What does survive Joyce's transformations intact is Homer's psychological portrait of a hero in the making, in potentia. Mulligan presents himself as Stephen's friend, benefactor, and mentor, but Stephen sees him as a disrespectful, malicious, Antinous-like "Usurper" who would, as he says much later in Circe, "Break my spirit." (The Greek meaning of Antinous is "anti-mind.") Telemachus' need to assert adult male independence of his mother (he, not she, is the patriarchal heir and presumptive master of the household) takes the quite serious form of Stephen's need to overcome the religious guilt associated with his mother's dying. Telemachus' physical search for the father who can help him slaughter his enemies becomes Stephen's need to realize an idea of spiritual paternity that he sees as synonymous with authorship. The book will steer him toward an actual man, Leopold Bloom, who may somehow give Stephen an image of this spiritual ideal, but it will not join the two men in any practical sense comparable to what happens in the Odyssey.
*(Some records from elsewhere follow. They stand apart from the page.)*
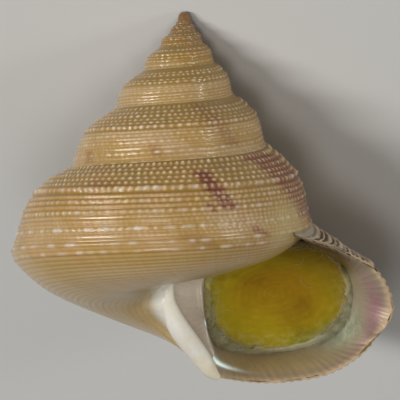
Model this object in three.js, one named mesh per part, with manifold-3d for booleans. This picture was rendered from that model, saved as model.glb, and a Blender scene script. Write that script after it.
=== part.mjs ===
// A top shell: a low dextral cone of whorls, grown as one piece, that lies on its back
// with its mouth up. Its thin horny lid sits in the mouth, on a wad of packing fibre.
// Millimetres. The shell is first made standing: the apex at the origin, the axis down -Z,
// and -Y towards a viewer who looks into the mouth. Then it is laid down, +Z up.

import * as THREE from 'three';
import { mergeVertices } from 'three/addons/utils/BufferGeometryUtils.js';
import Module from 'manifold-3d';

const wasm = await Module();
wasm.setup();

// Growth. A turn is counted from the right of the standing shell: at 0.5 the coil is at the
// left, and near 1 it ends in the mouth. Each whorl is the one before, enlarged.
const WHORL_RATIO = 1.635;
const FIRST_TURN = -6;
const LAST_TURN = 1;
const SIZE_TURN = 0.5;
// How a real shell strays from the even spiral: turn, width factor, height factor.
const GROWTH = [
  [-5, 1.058, 1.070],
  [-2, 1.087, 1.080],
  [-1, 1.119, 1.076],
  [0, 1.075, 1.041],
  [0.5, 1.017, 0.981],
  [1, 1.010, 0.993],
  [1.3, 0.979, 0.993],
];

// The whorl's outer line at SIZE_TURN, from the suture over the shoulder and the keel to
// the base: distance from the axis, depth below the apex, swelling of the last half whorl.
const WHORL_LINE = [
  [7.40, 11.17, 0],
  [7.74, 11.42, 0.2],
  [8.41, 11.84, 0.5],
  [9.17, 12.67, 0.8],
  [9.81, 13.90, 1],
  [10.16, 15.14, 1],
  [10.41, 16.08, 0.5],
  [10.57, 16.55, 0.1],
  [10.59, 16.94, 0],
  [9.98, 17.86, 0],
  [8.19, 19.18, 0],
  [5.69, 19.99, 0],
  [3.52, 20.12, 0],
  [2.15, 19.96, 0],
];
const LAST_SWELLING = 0.097;
const CORD_COUNT = 10;
const CORD_HEIGHT = 0.13;

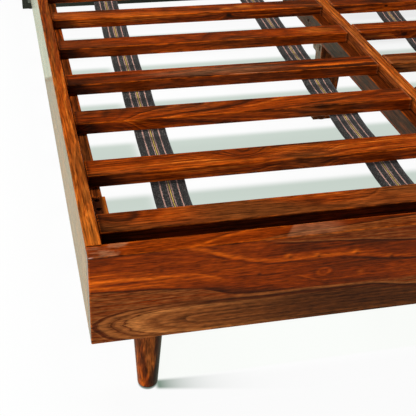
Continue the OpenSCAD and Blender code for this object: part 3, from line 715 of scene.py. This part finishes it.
def carve(piece, cutter_shape):
    """Takes a cutter's shape out of a piece."""
    cutter = as_object("cutter", cutter_shape)
    whole = bpy.data.objects.new("whole", piece.data)
    bpy.context.scene.collection.objects.link(whole)
    cut = whole.modifiers.new("Pockets", "BOOLEAN")
    cut.operation, cut.solver, cut.object = "DIFFERENCE", "EXACT", cutter
    bpy.context.view_layer.update()
    graph = bpy.context.evaluated_depsgraph_get()
    piece.data = bpy.data.meshes.new_from_object(whole.evaluated_get(graph))
    for made in (whole, cutter):
        mesh = made.data
        bpy.data.objects.remove(made)
        bpy.data.meshes.remove(mesh)
    piece.data.name = piece.name


def drill(spots, direction, bore, deep):
    """Cutter for slanted round holes of a depth under each spot."""
    bm = bmesh.new()
    turn = Vector((0, 0, 1)).rotation_difference(direction).to_matrix().to_4x4()
    for spot in spots:
        made = bmesh.ops.create_cone(bm, cap_ends=True, segments=32, radius1=bore / 2, radius2=bore / 2,
                                     depth=deep * 2)
        bmesh.ops.transform(bm, matrix=Matrix.Translation(spot) @ turn, verts=made["verts"])
    return bm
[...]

Rather than narrating an existential threat to a kingdom, Joyce's chapter represents a crisis in the psychological development of an individual. Stephen has no Ithaca to restore, but he does need to find a home, both in the literal sense that when he walks away at the end of the chapter he is becoming homeless, and in the larger sense that he needs the familial love and stability that Bloom has found. He needs an artistic purpose, if he is not to reenact the futility of his father's life. He needs a personal strength equal to the forces of British colonial subjection, Catholic puritanical self-denial, Irish political violence, and Dublin's alcoholic fatalism. These desperate needs of a spectacularly gifted young man make Stephen a Telemachus.
Both of Joyce's schemas indicate that Telemachus takes place between the hours of 8 and 9 AM. The first of these times is confirmed, near the beginning of the chapter, by the 8:15 departure of the mailboat from Kingstown harbor, and the second at the chapter's end by the 8:45 sounding of bells from some Kingstown tower. The location is a decommissioned military tower on the rocky coast of Sandycove, seven miles southeast of Dublin.